20 unusual ways to save money: Stay in hostels on vacation

I'm getting a little tired of hearing people talk about how it's too expensive to travel. Lots of times, travel is cheap as long as you don't chase luxury. If you're really interested in seeing more of the world, then there are still plenty of ways to do it sensibly. One of the prime ways to visit a foreign place cheaply is to get yourself out of the chain-hotel ghetto. Sorry, Marriott, and Hilton, but for people who really want to experience, say, Budapest or Paris, there is a more realistic way to make that dream come true.

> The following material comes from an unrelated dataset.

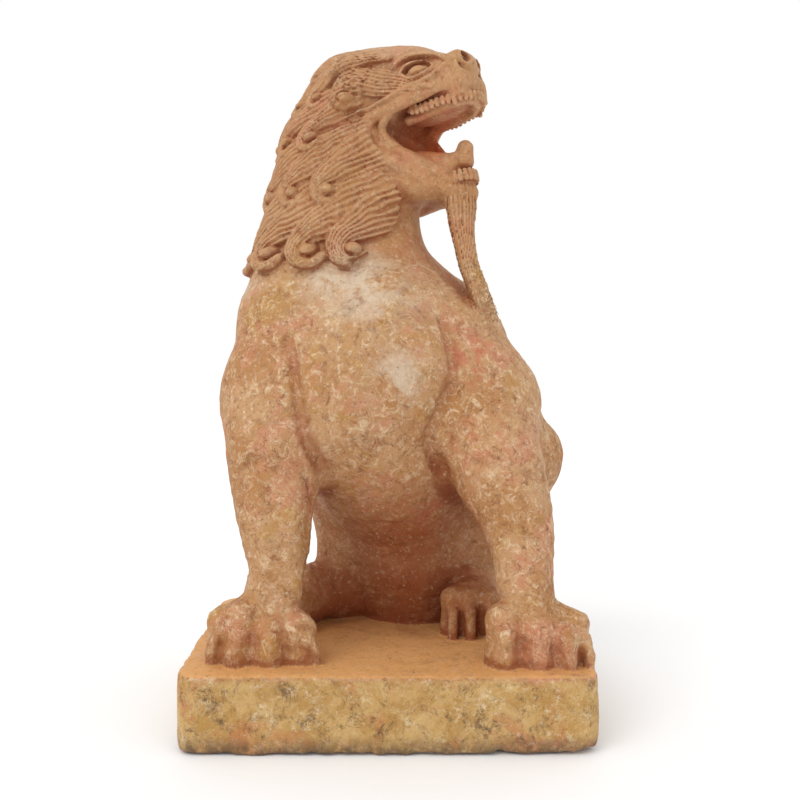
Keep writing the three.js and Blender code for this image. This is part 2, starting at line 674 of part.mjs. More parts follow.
// Fewer triangles: the edges whose loss changes the surface least are closed up first.
// Each point carries the planes it stands for as a quadric, ten numbers of a symmetric 4 x 4 matrix.
function thin({ positions, triangles }, target) {
  const quadrics = positions.map(() => new Float64Array(10));
  const faces = positions.map(() => new Set());
  const normalOf = ([a, b, c], at = positions) => cross(sub(at[b], at[a]), sub(at[c], at[a]));
  const live = triangles.map((triangle) => [...triangle]);
  live.forEach((triangle, t) => {
    const normal = normalOf(triangle);
    const area = Math.hypot(...normal);
    const care = positions[triangle[0]][2] > FACE_CARE.above ? FACE_CARE.weight : 1;
    if (area > 0) {
      const plane = [...scale(normal, 1 / area), 0];
      plane[3] = -dot(plane, positions[triangle[0]]);
      let n = 0;
      for (let i = 0; i < 4; i++)
        for (let j = i; j < 4; j++, n++)
          for (const v of triangle) quadrics[v][n] += plane[i] * plane[j] * area * care;
    }
    for (const v of triangle) faces[v].add(t);
  });
  const bending = (q, [x, y, z]) =>
    q[0] * x * x + q[4] * y * y + q[7] * z * z + q[9] +
    2 * (q[1] * x * y + q[2] * x * z + q[3] * x + q[5] * y * z + q[6] * y + q[8] * z);
  const bestPoint = (q, a, b) => {
    const rows = new THREE.Matrix3().set(q[0], q[1], q[2], q[1], q[4], q[5], q[2], q[5], q[7]);
    const spread = (q[0] + q[4] + q[7]) / 3;
    const middle = mixed(a, b, 0.5);
    if (Math.abs(rows.determinant()) > 1e-4 * spread ** 3) {
      const solved = new THREE.Vector3(-q[3], -q[6], -q[8]).applyMatrix3(rows.invert()).toArray();
      if (Math.hypot(...sub(solved, middle)) < 1.5 * Math.hypot(...sub(a, b))) return solved;
    }
    return [a, b, middle].sort((p, r) => bending(q, p) - bending(q, r))[0];
  };

  // A heap of candidate edges, cheapest first
  const heap = [];
  const version = new Uint32Array(positions.length);
  const swap = (i, j) => ([heap[i], heap[j]] = [heap[j], heap[i]]);
  const push = (item) => {
    heap.push(item);
    for (let i = heap.length - 1; i > 0; ) {
      const parent = (i - 1) >> 1;
      if (heap[parent].cost <= heap[i].cost) break;
      swap(i, parent);
      i = parent;
    }
  };
  const pop = () => {
    swap(0, heap.length - 1);
    const top = heap.pop();
    for (let i = 0; ; ) {
      let least = i;
      for (const child of [2 * i + 1, 2 * i + 2])
        if (child < heap.length && heap[child].cost < heap[least].cost) least = child;
      if (least === i) break;
      swap(i, least);
      i = least;
    }
    return top;
  };
  const offer = (a, b) => {
    const q = quadrics[a].map((value, n) => value + quadrics[b][n]);
    const at = bestPoint(q, positions[a], positions[b]);
    const length = Math.hypot(...sub(positions[a], positions[b]));
    const cost = length < CELL / 4 ? 0 : bending(q, at) + 0.01 * length;
    push({ cost, a, b, at, stamp: version[a] + version[b] });
  };
  // A triangle's direction, and how far it is from a sliver
  const corners = ([p, q, r]) => {
    const normal = cross(sub(q, p), sub(r, p));
    const size = Math.hypot(...normal);
    const longest = Math.max(...[sub(q, p), sub(r, q), sub(p, r)].map((edge) => dot(edge, edge)));
    return { normal: scale(normal, 1 / (size || 1)), shape: size / longest };
  };
  const neighbours = (v) => {
    const found = new Set();
    for (const t of faces[v]) for (const w of live[t]) if (w !== v) found.add(w);
    return found;
  };
  positions.forEach((_, a) => {
    for (const b of neighbours(a)) if (a < b) offer(a, b);
  });

  let left = live.length;
  while (left > target && heap.length) {
    const { a, b, at, stamp } = pop();
    if (!faces[a] || !faces[b] || version[a] + version[b] !== stamp) continue;
    const near = neighbours(b);
    const shared = [...neighbours(a)].filter((v) => near.has(v));
    if (shared.length !== 2) continue;
    const gone = [...faces[a]].filter((t) => faces[b].has(t));
    const kept = [...faces[a], ...faces[b]].filter((t) => !gone.includes(t));
    const spoils = kept.some((t) => {
      const before = corners(live[t].map((v) => positions[v]));
      const after = corners(live[t].map((v) => (v === a || v === b ? at : positions[v])));
      const thinner = after.shape < 0.05 && after.shape < 0.7 * before.shape;
      return thinner || (before.shape > 0.01 && dot(before.normal, after.normal) < 0.2);
    });
    if (spoils) continue;
    for (const t of gone) {
      for (const v of live[t]) faces[v].delete(t);
      live[t] = null;
      left--;
    }
    for (const t of faces[b]) {
      live[t] = live[t].map((v) => (v === b ? a : v));
      faces[a].add(t);
    }
    positions[a] = at;
    quadrics[a] = quadrics[a].map((value, n) => value + quadrics[b][n]);
    faces[b] = null;
    version[a] += 1 + version[b];
    for (const v of neighbours(a)) offer(a, v);
  }
  return { positions, triangles: live.filter(Boolean) };
}

// A geometry whose triangles share their vertices
function geometryOf({ positions, triangles }) {
  const geometry = new THREE.BufferGeometry();
  geometry.setAttribute("position", new THREE.Float32BufferAttribute(positions.flat(), 3));
  geometry.setIndex(triangles.flat());
  return geometry;
}

const wasm = await Module();
wasm.setup();

function solidOf(geometry) {
  const bare = geometry.clone().deleteAttribute("normal").deleteAttribute("uv");
  const merged = mergeVertices(bare, 1e-4);
  return new wasm.Manifold(
    new wasm.Mesh({
      numProp: 3,
      vertProperties: merged.attributes.position.array,
      triVerts: new Uint32Array(merged.index.array),
    }),
  );
}

// The plinth: a slab with rounded corners, the back ones rounder, and softened edges
function plinthGeometry() {
  const { width, depth, height, corner, backCorner, edge } = PLINTH;
  const x = width / 2 - edge;
  const y = depth / 2 - edge;
  const r = corner - edge;
  const back = backCorner - edge;
  const outline = new THREE.Shape();
  outline.absarc(x - back, y - back, back, 0, Math.PI / 2);
  outline.absarc(back - x, y - back, back, Math.PI / 2, Math.PI);
  outline.absarc(r - x, r - y, r, Math.PI, 1.5 * Math.PI);
  outline.absarc(x - r, r - y, r, 1.5 * Math.PI, 2 * Math.PI);
  return new THREE.ExtrudeGeometry(outline, {
    depth: height - 2 * edge,
    bevelSize: edge,
    bevelThickness: edge,
    bevelSegments: 2,
    curveSegments: 6,
  }).translate(0, 0, edge);
}

// Grid lines from one value to another, evenly spaced
const lines = (from, to, spacing) => {
  const count = Math.ceil((to - from) / spacing);
  return Array.from({ length: count + 1 }, (_, i) => mix(from, to, i / count));
};
const halfWidth = PLINTH.width / 2 + CELL;
const halfDepth = PLINTH.depth / 2 + CELL;
const NECK = 600;
const grid = [
  lines(-halfWidth, halfWidth, 0.85 * CELL),
  lines(-halfDepth - SETBACK, halfDepth - SETBACK, 0.85 * CELL),
  [...lines(GROUND - 28, NECK, CELL), ...lines(NECK, 850, 0.7 * CELL).slice(1)],
];
const carved = thin(polygonize(lion, grid), TRIANGLES);
const whole = solidOf(plinthGeometry()).add(solidOf(geometryOf(carved).translate(0, SETBACK, 0)));
// Pockets that the curls close off are left solid: only the largest of the shells stays
const [outer] = whole.decompose().sort((a, b) => b.volume() - a.volume());
const mesh = outer.getMesh();
const geometry = new THREE.BufferGeometry();
geometry.setAttribute("position", new THREE.BufferAttribute(mesh.vertProperties, 3));
geometry.setIndex(new THREE.BufferAttribute(mesh.triVerts, 1));

const marble = new THREE.MeshStandardMaterial({ color: 0xd3a06f, roughness: 0.75, metalness: 0 });
const carving = new THREE.Mesh(geometry, marble);
carving.name = "lion_on_plinth";
const part = new THREE.Group();
part.add(carving);

export default part;
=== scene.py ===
import itertools
import math

import bpy
import numpy as np
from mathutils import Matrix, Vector


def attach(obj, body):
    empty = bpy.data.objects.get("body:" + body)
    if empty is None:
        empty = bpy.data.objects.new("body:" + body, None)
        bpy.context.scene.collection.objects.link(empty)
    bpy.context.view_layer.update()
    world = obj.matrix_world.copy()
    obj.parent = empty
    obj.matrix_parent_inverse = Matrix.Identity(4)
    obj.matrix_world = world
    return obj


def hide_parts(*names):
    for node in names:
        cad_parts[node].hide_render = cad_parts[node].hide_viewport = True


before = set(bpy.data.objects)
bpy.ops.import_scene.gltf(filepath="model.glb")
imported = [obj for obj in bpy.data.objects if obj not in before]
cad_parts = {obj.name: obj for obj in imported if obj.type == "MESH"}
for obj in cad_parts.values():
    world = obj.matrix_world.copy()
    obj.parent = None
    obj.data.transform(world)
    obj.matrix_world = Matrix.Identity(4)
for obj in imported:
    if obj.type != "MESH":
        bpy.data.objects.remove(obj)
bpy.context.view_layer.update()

MM = 0.001

# Driving dimensions, in millimetres
PLINTH = {"width": 460, "depth": 370, "height": 85, "corner": 26, "back_corner": 45}
SETBACK = 50  # the lion is drawn with this much less Y than it stands at
GROUND = PLINTH["height"]
CHEST = (-14, -62, 405)
HIPS = (42, 34, 205)
HEAD_CENTRE = (-12, -20, 748)
HEAD_TURN = math.radians(35)  # from +X towards the front
HEAD_LIFT = math.radians(12)
CROWN = 760  # above this height the mane is laid out by angle over the top of the head
MANE_END = 535  # the head piece, with the mane, is what stands above this height
CAMERA = {"x": -28, "distance": 1190, "height": 400, "lens": 40.5, "shift": (0.0475, -0.025)}

# How fine the meshes are
TRIANGLES = 415_000  # of the whole carving, so that each piece stays under 200,000
CURVE_STEPS = 3  # pieces of a curve between one joint and the next

WORLD = np.eye(3, dtype=np.float32)


def unit(a):
    a = np.asarray(a, float)
    return a / np.linalg.norm(a)


level = math.cos(HEAD_LIFT)
head_forward = np.array([level * math.cos(HEAD_TURN), -level * math.sin(HEAD_TURN), math.sin(HEAD_LIFT)])
head_right = unit(np.cross(head_forward, (0, 0, 1)))
head_up = np.cross(head_right, head_forward)
HEAD_AXES = np.array([head_forward, head_right, head_up])


def on_head(forward, right, up):
    return np.array(HEAD_CENTRE) + np.array((forward, right, up)) @ HEAD_AXES


class Shape:
    """A solid given by its distance function, and the box that holds it."""

    def __init__(self, points, margins, distance):
        points = np.asarray(points, float)
        margins = np.asarray(margins, float).reshape(-1, 1)
        self.low = (points - margins).min(0)
        self.high = (points + margins).max(0)
        self.distance = distance


def oval_distance(offsets, radii):
    share = offsets / radii
    near = np.sqrt((share**2).sum(1) + 1e-9)
    slope = np.sqrt(((share / radii) ** 2).sum(1) + 1e-12)
    return near * (near - 1) / slope


def ball(centre, radii, axes=WORLD):
    axes = np.asarray(axes, np.float32)
    at = np.asarray(centre, np.float32)
    size = np.asarray(radii, np.float32)
    return Shape([centre], [max(radii)], lambda p: oval_distance((p - at) @ axes.T, size))


def slab(origin, corners, span, axes=WORLD):
    """A drawn profile, in axes 0 and 2, that reaches over span along axis 1."""
    axes = np.asarray(axes, np.float32)
    at = np.asarray(origin, np.float32)
    low, high = span
    reach = [at + np.array((a, b, c)) @ axes for a, c in corners for b in span]

    def distance(p):
        a, b, c = ((p - at) @ axes.T).T
        nearest = np.full(len(p), np.inf, np.float32)
        inside = np.zeros(len(p), bool)
        for (a0, c0), (a1, c1) in zip(corners, corners[1:] + corners[:1]):
            t = ((a - a0) * (a1 - a0) + (c - c0) * (c1 - c0)) / ((a1 - a0) ** 2 + (c1 - c0) ** 2)
            t = np.clip(t, 0, 1)
            gap = np.hypot(a - a0 - (a1 - a0) * t, c - c0 - (c1 - c0) * t)
            nearest = np.minimum(nearest, gap)
            if c0 != c1:
                inside ^= ((c0 > c) != (c1 > c)) & (a < a0 + (c - c0) * (a1 - a0) / (c1 - c0))
        profile = np.where(inside, -nearest, nearest)
        ends = np.maximum(low - b, b - high)
        outside = np.hypot(np.maximum(profile, 0), np.maximum(ends, 0))
        return np.minimum(np.maximum(profile, ends), 0) + outside

    return Shape(reach, np.zeros(len(reach)), distance)


def limb(*joints):
    """A chain of tapered bones. Each joint is (x, y, z, radius)."""
    joints = np.asarray(joints, np.float32)

    def distance(p):
        best = np.full(len(p), np.inf, np.float32)
        for start, end in zip(joints, joints[1:]):
            along = end[:3] - start[:3]
            q = p - start[:3]
            t = np.clip(q @ along / (along @ along), 0, 1)
            gap = np.linalg.norm(q - t[:, None] * along, axis=1)
            best = np.minimum(best, gap - start[3] - (end[3] - start[3]) * t)
        return best

    return Shape(joints[:, :3], joints[:, 3], distance)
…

At the top of the list of cost-cutting is hostels. Americans overlook hostels. That's probably because compared to the rest of the world, we don't have very many of them, or we perceive them as flophouses for losers and addicts. In fact, though, in just about every Western culture but America's, there's a cultural expectation that young people take a little time off in their 20s and see the world.

A conservative estimate is that there are some 20,000 hostels worldwide. Assuming that each one has about 75 people staying there a night (another conservative estimate, since many house hundreds of travelers of every age), that means some 1.5 million people are staying in a hostel tonight. It's actually not as purgatorial as it sounds. In fact, in many ways, it's a preferable way to learn about other people and the world. At a hostel, your budget may dip, but your standards don't have to. Here's why.

1) Private rooms at hostels are nicer than the dorms.
Dorms are a great place to hit on co-eds, grumble at Germans who turn on the light at three in the morning when they get back from the bars, and smell feet. But in private rooms, the only snoring sounds will come from your partner (or you). What's more, in many hostels, they come with a private bathroom and, often, a TV. In many ways, they're exactly like rooms at local guest houses except you may not be subjected to cheap artwork on the walls. Otherwise, there's not usually a lot of difference. In many cases, hostels may even be nicer than the budget accommodation you're used to. Hostels have kept up with the tastes of the modern market, a trend noted recently by the Los Angeles Times. Take the designer look of Australasia's Base Backpackers chain and Edinburgh's SmartCityHostel.

2) You'll often spend most of your time out of your room anyway.
As a travel writer, my history is littered with stays at fabulous hotels that I couldn't fully enjoy because I was out all day and half the night exploring the city. It's a colossal waste of money to splurge on a suite with a 50th-floor view of Tokyo when for most of the time, you'll be in bed staring at the back of your eyelids. If the point of your vacation is to see the world, all your lodging really has to be is is clean, secure, and quiet enough to lull you to sleep. I save my splurges for the beachy resorts, when I'll be in or near my room a lot more.

3) Hostels give you a chance to meet lots of people.
I once spent nearly two years backpacking around the world on my own, and I practically lived at hostels. After I returned home, people often asked me if I felt lonely. Never. Not once. People who stay at hostels are by nature interested in the world and in learning (otherwise they'd be at home), so the common areas are full of interesting travelers from around the world. I have met lifelong friends at hostels. Backpackers are a generally a non-judgmental bunch, and they seem mostly interested in where you've gone, how you did it, and how to help you do more cheaply. When I stay at a fancy resort, though, my main souvenirs are photographs and the bill. Hostel workers can often be impersonal, but your fellow clientele is anything but. The reverse is true at B&Bs: The staff is likely to be effusive and helpful, but some of your fellow guests may want to keep to themselves.

4) You can also save on food by staying at hostels.
Most of them have full kitchens that you can use for free. That not only works out to be cheaper than a diet of restaurant food, but it also means you can go to the local markets and pick up ingredients that Customs won't allow you to bring home. So you can actually enjoy the local meats, cheeses, and fresh fish in the place you're seeing.

It bears noting that private rooms in hostels are not a savings panacea in every city. It all depends on the market. In London, for example, a double room with a private bath at the YHA London St Pancras, a modern building within walking distance of the West End, costs about £65, or about $95, including a continental breakfast. But a private-bath double at the Alhambra Hotel, a lovely family-run B&B a few blocks away, costs £75, or $15 more, and that includes not only a full English breakfast, but also the attention and expertise of the family that runs it. So at least in London, the price of a private room at a hostel is comparable to one at an inn. In other cities, though, the savings of a hostel room are markedly sharper.

Before your next trip to a foreign city, do a little research to see what the hostels have to offer. The big chain hotels are guaranteed to set you back several times the price of a private room at one of these genial social centers. And once you've got a few hostels in mind, search for a few reviews of them so that you can be sure you don't accidentally book into a place with a reputation for wild parties. Most of the time, especially if it's run by the standardized Hostelling International, it will be quiet and sane.